◆ **Exercise aim**
Write out again, unaltered, the lines from the start through the line containing "return uv, both".

───── Supplied material ─────

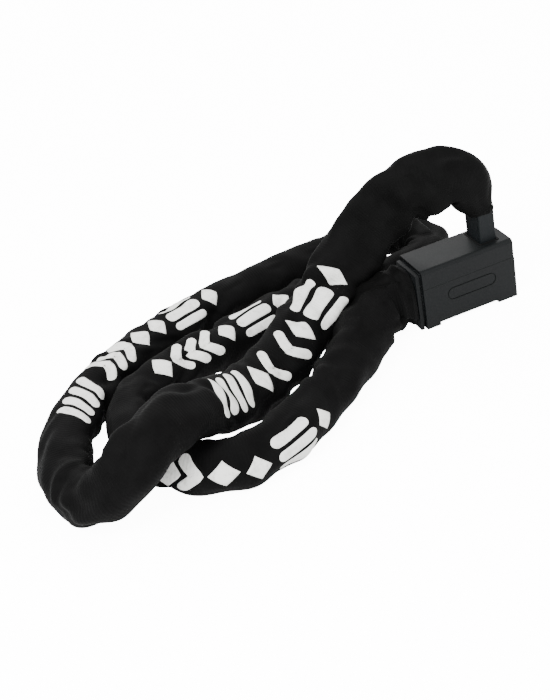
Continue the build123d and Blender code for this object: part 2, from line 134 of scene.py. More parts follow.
def weave(tree):
    # ribs round the sleeve crossed by its threads, from the sleeve's own map in millimetres
    uv = addNode(tree, "ShaderNodeUVMap", {"uv_map": "clothMm"})
    ribs = addNode(
        tree,
        "ShaderNodeTexWave",
        {
            "bands_direction": "X",
            "Scale": waveTurn / clothLook["ribMm"],
            "Distortion": 0.25,
            "Detail Scale": 2.0,
        },
        {"Vector": uv.outputs[0]},
    )
    threads = addNode(
        tree,
        "ShaderNodeTexWave",
        {"bands_direction": "Y", "Scale": waveTurn / clothLook["threadMm"]},
        {"Vector": uv.outputs[0]},
    )
    both = addNode(
        tree,
        "ShaderNodeMath",
        {"operation": "MULTIPLY_ADD", 1: 0.35},
        {0: threads.outputs["Fac"], 2: ribs.outputs["Fac"]},
    )
    return uv, both


def makeSleeveCloth():
    # black ribbed polyester, woven: matt, with a faint bloom at grazing light
    material, tree, shader = newMaterial("wovenPolyesterBlack")
    uv, height = weave(tree)
    place = addNode(tree, "ShaderNodeTexCoord")
    mottle = addNode(
        tree,
        "ShaderNodeTexNoise",
        {"Scale": 70.0, "Detail": 5.0, "Roughness": 0.6},
        {"Vector": place.outputs["Object"]},
    )
    colour = addNode(tree, "ShaderNodeValToRGB", links={"Fac": mottle.outputs["Fac"]})
    colour.color_ramp.elements[0].position = 0.35
    colour.color_ramp.elements[1].position = 0.7
    colour.color_ramp.elements[0].color = fromHex(clothLook["dark"])
    colour.color_ramp.elements[1].color = fromHex(clothLook["light"])
    bump = addNode(
        tree,
        "ShaderNodeBump",
        {"Strength": 0.28, "Distance": 0.0003},
        {"Height": height.outputs[0]},
    )
    tree.links.new(colour.outputs[0], shader.inputs["Base Color"])
    tree.links.new(bump.outputs[0], shader.inputs["Normal"])
    shader.inputs["Roughness"].default_value = clothLook["roughness"]
    shader.inputs["Sheen Weight"].default_value = clothLook["sheen"]
    shader.inputs["Sheen Roughness"].default_value = 0.5
    shader.inputs["Specular IOR Level"].default_value = 0.05
    return material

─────

◆ **Written reply**
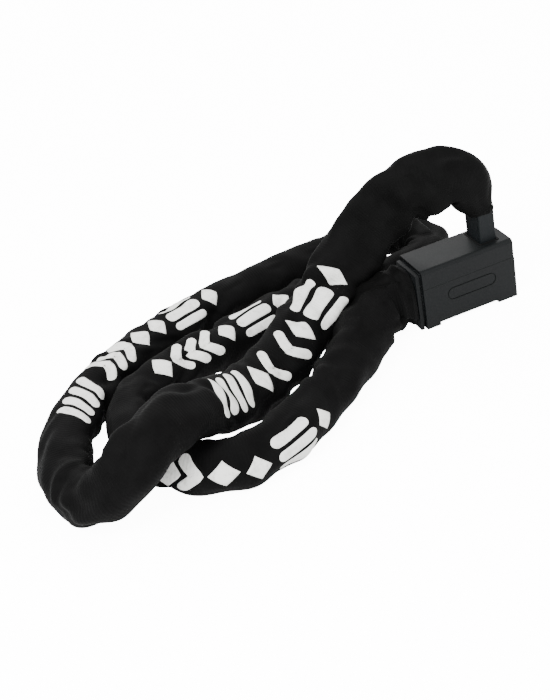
Continue the build123d and Blender code for this object: part 2, from line 134 of scene.py. More parts follow.
def weave(tree):
    # ribs round the sleeve crossed by its threads, from the sleeve's own map in millimetres
    uv = addNode(tree, "ShaderNodeUVMap", {"uv_map": "clothMm"})
    ribs = addNode(
        tree,
        "ShaderNodeTexWave",
        {
            "bands_direction": "X",
            "Scale": waveTurn / clothLook["ribMm"],
            "Distortion": 0.25,
            "Detail Scale": 2.0,
        },
        {"Vector": uv.outputs[0]},
    )
    threads = addNode(
        tree,
        "ShaderNodeTexWave",
        {"bands_direction": "Y", "Scale": waveTurn / clothLook["threadMm"]},
        {"Vector": uv.outputs[0]},
    )
    both = addNode(
        tree,
        "ShaderNodeMath",
        {"operation": "MULTIPLY_ADD", 1: 0.35},
        {0: threads.outputs["Fac"], 2: ribs.outputs["Fac"]},
    )
    return uv, both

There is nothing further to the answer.